Alltage

Die Kunst des Vergleichens /

Die Besonderheit des Menschen wird meistens damit begründet, dass wir im Gegensatz zu anderen Lebewesen Werkzeuge benutzen, sprechen und erzählen können. Aber vielleicht ist da noch etwas anderes: Wir vergleichen uns. Klar, auch Vögel plustern während der Balz ihr Gefieder auf, Hirsche messen ihre Geweihe. Nur Menschen vergleichen sich immer und überall: Welche Jenas trägst du? Welches Logo glänzt auf deiner Handtasche? Wo wohnst du? Hast du Lohnfortzahlung im Krankheitsfall und Weihnachtsgeld oder bist du Subunternehmer eines Subunternehmers unter dem Mindestlohn? Es gibt Millionäre, Milliardäre und dich. Fährst du Fahrrad, E-Bike oder Lastenrad. Wie viel Emissionen sparst du ein? Hast du zwei Kinder oder drei? Auf welche Schule gehen die? Zu welcher Generation gehörst du? Und erst die Autos: Kleinwagen, Mittelkasse, Oberklasse oder Premium? Diesel, Benzin oder Strom? Die ganze Straße ein einziger wahnwitziger Vergleich. Wo man hinschaut, überall Differenzen, feine Unterschiede, Bausteine für Identitäten, zu denen du dich in Beziehung setzt, oder setzten sollst. Und weil es immer irgendwen gibt, der bei diesem Vergleichsmarathon besser abschneidet, kann damit eine permanente Unzufriedenheit verbunden sein.

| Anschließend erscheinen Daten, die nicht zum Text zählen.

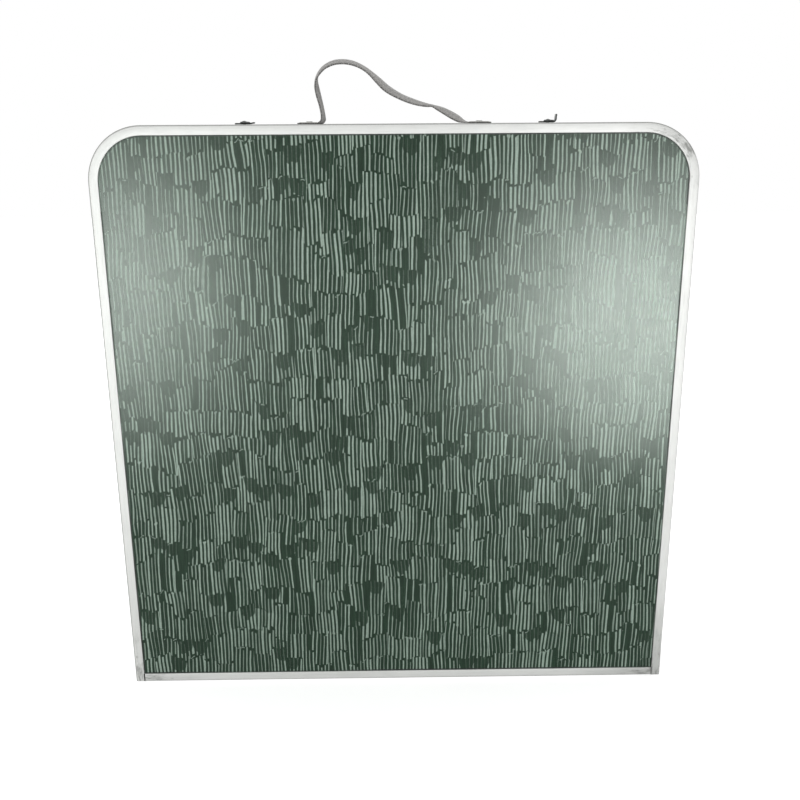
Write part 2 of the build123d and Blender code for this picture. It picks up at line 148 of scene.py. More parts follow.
class FittingSettings(bpy.types.PropertyGroup):
    zinc_colour: colour_setting(
        name="Zinc", description="Colour of the zinc plated steel", default=(0.55, 0.55, 0.53))
    tube_colour: colour_setting(
        name="Tube", description="Colour of the drawn aluminium legs", default=(0.66, 0.66, 0.66))
    latch_colour: colour_setting(
        name="Latch", description="Colour of the blackened latches", default=(0.016, 0.019, 0.018))
    plastic_colour: colour_setting(
        name="Plastic", description="Colour of the collars and leg rests", default=(0.055, 0.057, 0.060))
    rubber_colour: colour_setting(
        name="Rubber", description="Colour of the feet", default=(0.022, 0.022, 0.022))
    board_colour: colour_setting(
        name="Hardboard", description="Colour of the back of the panel", default=(0.235, 0.125, 0.058))
    batten_colour: colour_setting(
        name="Batten", description="Colour of the softwood batten", default=(0.520, 0.345, 0.175))


class StageSettings(bpy.types.PropertyGroup):
    focal_length: FloatProperty(
        name="Focal length", description="Focal length on a 36 mm wide sensor",
        default=41.69, min=10, unit="CAMERA")
    floor_size: length_setting(
        name="Floor", description="Width of the floor", default=12.0, min=2)
    ambient: FloatProperty(
        name="Ambient", description="Strength of the even light from all round", default=0.85, min=0)
    glare_strength: FloatProperty(
        name="Softbox", description="Power of the larger softbox that the panel mirrors",
        default=77.0, min=0)


class CardTableSettings(bpy.types.PropertyGroup):
    edging: PointerProperty(type=EdgingSettings)
    laminate: PointerProperty(type=LaminateSettings)
    strap: PointerProperty(type=StrapSettings)
    fittings: PointerProperty(type=FittingSettings)
    stage: PointerProperty(type=StageSettings)


# Shader wiring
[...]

Aber warum vergleiche ich mich nicht mal in eine ganz andere Richtung? Zum Beispiel mit einem Bauern oder einer Bäuerin in Äthiopien. Kein Strom, kein Gas, kein Auto, kein Computer. Keine Handyfotos vom Essen, keine Selfies aus dem Urlaub, keine Logos. Ich will damit nicht sagen, dass soziale Unterschiede gerecht sind, oder dass man sich dort nicht vergleicht. Es geht um mein persönliches Empfinden. Das Spektrum für meine Vergleiche wird breiter. Was ich alles habe! In der Pyramide der sozialen Bedürfnisse bin ich ganz schön weit oben. Es gibt sogar einen Staat, der mir hilft, wenn irgendetwas schief läuft. Es besteht nicht die Gefahr, dass ich verdursten oder für mein Trinkwasser zwei Stunden laufen muss. Der nächste Kühlschrank ist nur ein paar Schritte entfernt. Mit anderen Worten: Ich lebe ganz gut hier. Und trotzdem rumort es in mir, immer wieder diese Unzufriedenheit. Kann ich nicht anders? Ist das genetisch? Ist das Besondere am Menschen seine Unzufriedenheit? Vielleicht sollte ich aufhören, mich lokal und digital zu vergleichen. Vielleicht sollte ich es mal etwas globaler versuchen. Vielleicht springt dabei eine neue Identität heraus.

Ein Kommentar

  1. Wer auch nur ein wenig über das eigene enge Feld hinausschaut, muss erkennen, wie überaus privilegiert wir sind. In was für – ja: wunderbaren Verhältnissen wir leben dürfen. Doch niemand traut sich, glücklich darüber zu sein. Weil so vieles nicht gut ist, so viele Einschränkungen, Ungerechtigkeiten, so viel Ignoranz. Man erscheint so unkritisch, wenn man den Frieden, die vorhandene Freiheit, den Wohlstand, die Rechtsstaatlichkeit würdigt. Man erscheint egoistisch naiv. Im Vergleich womöglich schadenfroh. Und doch fühle ich mich bewegt, geradezu verpflichtet, die (zweifellos vergängliche) über alle Maßen hohe Lebens-Qualität mir und anderen immer wieder vor Augen zu führen. Und zu genießen!
    Mag sein, dass es stimmt: „Es gibt kein richtiges Leben im falschen“, aber Adorno schreibt auch, dass es dem Menschen vermutlich schwerfiele, in der richtigen Welt zu leben: „Wahrscheinlich wäre für jeden Bürger der falschen Welt eine richtige unerträglich, er wäre zu beschädigt für sie.“
    Warum nicht auf das Richtige konzentrieren, und am weiter am Falschen arbeiten?